Legal Technology is too expensive and complicated. Wrong! As with most technologies today, major advances have been made in recent years making world-leading technologies more accessible and user friendly than ever before. Any lawyer that can draft and send an email can, with a minimum of training, use eDiscovery technology to assist them. Legal Technology can only be used in cases of enormous value involving millions of documents. Wrong! It may be correct to say that most matters that make the news or legal press involving the use of technology are high value and high profile. That does not mean that these are the only matters in which it is utilised. Indeed most lawyers would be surprised at the size of the average technology-assisted case – most of which would fit squarely into the value bracket dealt with by the Commercial Courts in Northern Ireland. Legal Technology is taking the jobs of lawyers.

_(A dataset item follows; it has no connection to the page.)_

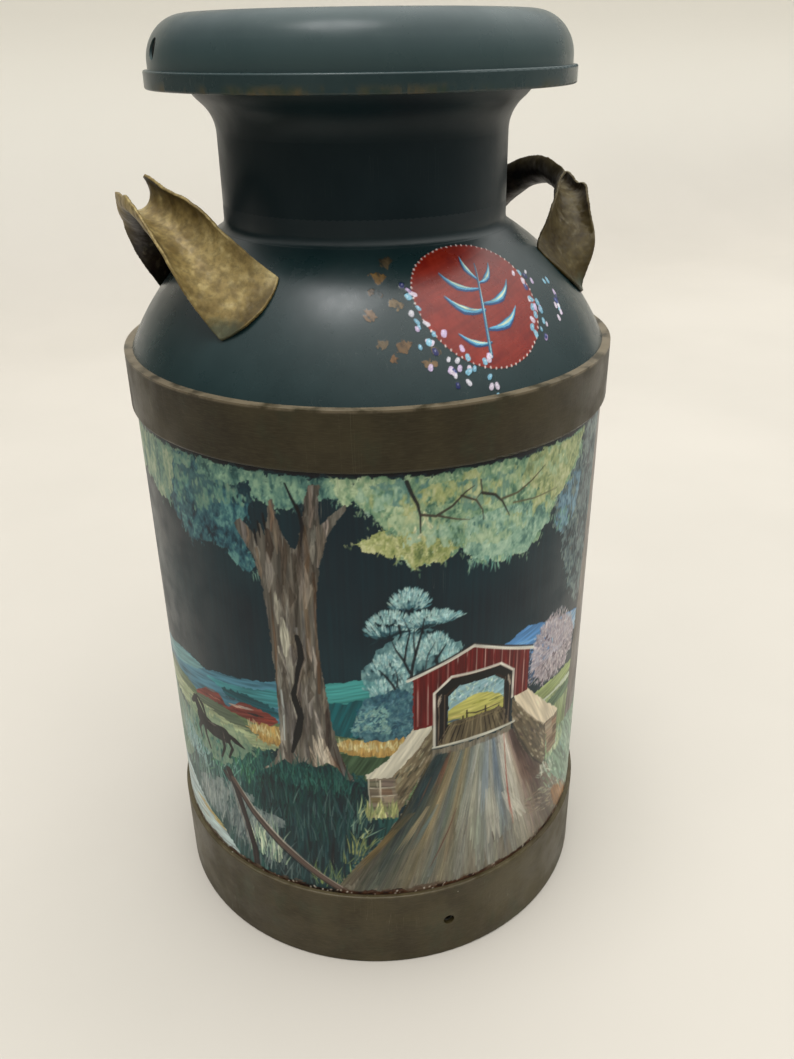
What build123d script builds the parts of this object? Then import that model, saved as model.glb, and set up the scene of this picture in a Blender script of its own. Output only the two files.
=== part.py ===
"""A ten-gallon steel milk can with a lift-off umbrella lid.

Frame: millimetres, +Z up, origin on the floor at the centre of the foot.
The two carrying handles stand on the X axis, and the front of the can faces -Y.
"""

import os
from math import atan2, cos, degrees, radians, sin, sqrt

from build123d import *

os.makedirs("parts", exist_ok=True)

# ---- driving dimensions ----
SHEET = 1.3  # gauge of the pressed sheets
SHELL_RADIUS = 165.0  # outside of the side wall
SHELL_TOP = 421.0
FOOT_GAUGE = 3.5  # gauge of the two strap hoops
FOOT_FLANGE = 12.0  # width of the flat ring that the can stands on
BOTTOM_HOOP_HEIGHT = 68.5
BOTTOM_HEAD_HEIGHT = 44.0  # underside of the can's bottom above the floor
BOTTOM_FLANGE = 12.0
DRAIN_HOLE_RADIUS = 4.25
DRAIN_HOLE_HEIGHT = 35.0
DRAIN_HOLE_ANGLE = -6.5  # degrees round from the front, towards +X

BAND_RADIUS = 168.2
BAND_BOTTOM = 407.5
BAND_TOP = 446.5
BAND_LOWER_ROUND = 2.5
BAND_UPPER_ROUND = 4.5

DOME_RADIUS = 173.8  # the breast's section is one arc about a point near the can's axis
DOME_CENTRE_RADIUS = 5.4
DOME_CENTRE_HEIGHT = 372.0
KNUCKLE_RADIUS = 9.0  # the turn from the breast's arc to its upright skirt
BREAST_SKIRT_BOTTOM = 397.0
BREAST_FILLET = 7.0  # soldered fillet round the foot of the neck

NECK_RADIUS = 93.5
NECK_BOTTOM = 514.0
NECK_TOP = 573.0
COLLAR_BOTTOM = 558.0  # the mouth's collar sits inside the neck
FLARE_START = 577.0
FLARE_RADIUS = 24.0
FLARE_ANGLE = 50.0  # degrees off upright at the steepest part of the flare
MOUTH_RADIUS = 113.6
MOUTH_WIRE_RADIUS = 2.2

LID_GAUGE = 1.4
LID_RADIUS = 131.3
LID_BOTTOM = 603.5
LID_TOP = 644.0
LID_CORNER = 26.0
LID_BAND_HEIGHT = 10.5
LID_BAND_GAUGE = 3.0
LID_HOLE_RADIUS = 6.0
LID_HOLE_HEIGHT = 625.5
PLUG_TOP_RADIUS = 101.0
PLUG_BOTTOM = 547.0
LID_GRIP_WIDTH = 24.0
LID_GRIP_GAUGE = 2.4
LID_GRIP_HEIGHT = 636.5
RIVET_RADIUS = 2.4

HANDLE_GAUGE = 2.0
HANDLE_LEAN = 39.5  # degrees that the loop leans outwards from upright
HANDLE_OFFSET = 105.5  # from the can's axis to the line between the feet
HANDLE_HEIGHT = 487.3
HANDLE_TWIST = 27.0  # degrees that the open side of the grip is turned back upright
HANDLE_FOOT_END = 85.5  # from the middle of the handle to the end of a foot
HANDLE_END_RADIUS = 36.0

SHELL_BORE = SHELL_RADIUS - SHEET
NECK_BORE = NECK_RADIUS - SHEET
COLLAR_BORE = NECK_BORE - SHEET
PLUG_RADIUS = COLLAR_BORE - 0.8


def dome_height(radius, inset=0.0):
    """Height of the breast's section at this radius, inset from its outer face."""
    return DOME_CENTRE_HEIGHT + sqrt((DOME_RADIUS - inset) ** 2 - (radius - DOME_CENTRE_RADIUS) ** 2)


def dome_radius(height):
    """Radius of the breast's outer face at this height."""
    return DOME_CENTRE_RADIUS + sqrt(DOME_RADIUS**2 - (height - DOME_CENTRE_HEIGHT) ** 2)


def dome_point(angle, inset=0.0):
    """Point on the breast's section, at an angle in degrees above its centre."""
    reach = DOME_RADIUS - inset
    return (
        DOME_CENTRE_RADIUS + reach * cos(radians(angle)),
        DOME_CENTRE_HEIGHT + reach * sin(radians(angle)),
    )


def knuckle_point(turn, inset=0.0):
    """Point on the knuckle: turn is 0 at the top of the skirt and 1 where the arc takes over."""
    reach = KNUCKLE_RADIUS - inset
    angle = radians(turn * KNUCKLE_ANGLE)
    return (
        SHELL_BORE - KNUCKLE_RADIUS + reach * cos(angle),
        DOME_CENTRE_HEIGHT + knuckle_up + reach * sin(angle),
    )


knuckle_across = SHELL_BORE - KNUCKLE_RADIUS - DOME_CENTRE_RADIUS
knuckle_up = sqrt((DOME_RADIUS - KNUCKLE_RADIUS) ** 2 - knuckle_across**2)
KNUCKLE_ANGLE = degrees(atan2(knuckle_up, knuckle_across))
DOME_MIDDLE = (KNUCKLE_ANGLE + 60) / 2  # an angle about half way up the breast's arc


def radial_plane(angle, height):
    """Plane on the can's axis whose normal points outwards, at an angle round from the front."""
    outwards = (sin(radians(angle)), -cos(radians(angle)), 0)
    return Plane(origin=(0, 0, height), x_dir=(0, 0, 1), z_dir=outwards)


def save(part, name):
    """Labels a finished piece and writes it as its own file."""
    part.label = name
    export_step(part, f"parts/{name}.step")


# ---- side wall: one rolled sheet, lapped at the back ----
SEAM_GAUGE = 1.0
SEAM_ANGLE = 5.0  # degrees that the lap covers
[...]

Wrong! Even the most sophisticated legal technology currently available worldwide (all of which is accessible by the Northern Ireland legal market) is designed to assist lawyers – not to replace them. Every lawyer has experienced the misery of wading through hundreds or even thousands of documents for a case, often late at night or at the weekend. Making this process easier, faster and more defensible - benefitting both the lawyer and the client, is the central focus of the legal tech market. Automation can’t be trusted and has no place in the law. Wrong! There is no doubt that the practice of Law is closer to art than science – especially when practiced by the very best - but as with many aspects of the modern world, automation and science can help the lawyer deliver their art better than they ever have before. Providing the best possible client service requires sophisticated thinking and sound human judgement. Why not then let technology carry some of the heavy burden of wading through information – freeing the lawyer’s brain to do what it does best – interpret and apply the facts at hand to ensure the best possible outcome for the client?
Is it time that lawyers got on the bus – or will it leave without them?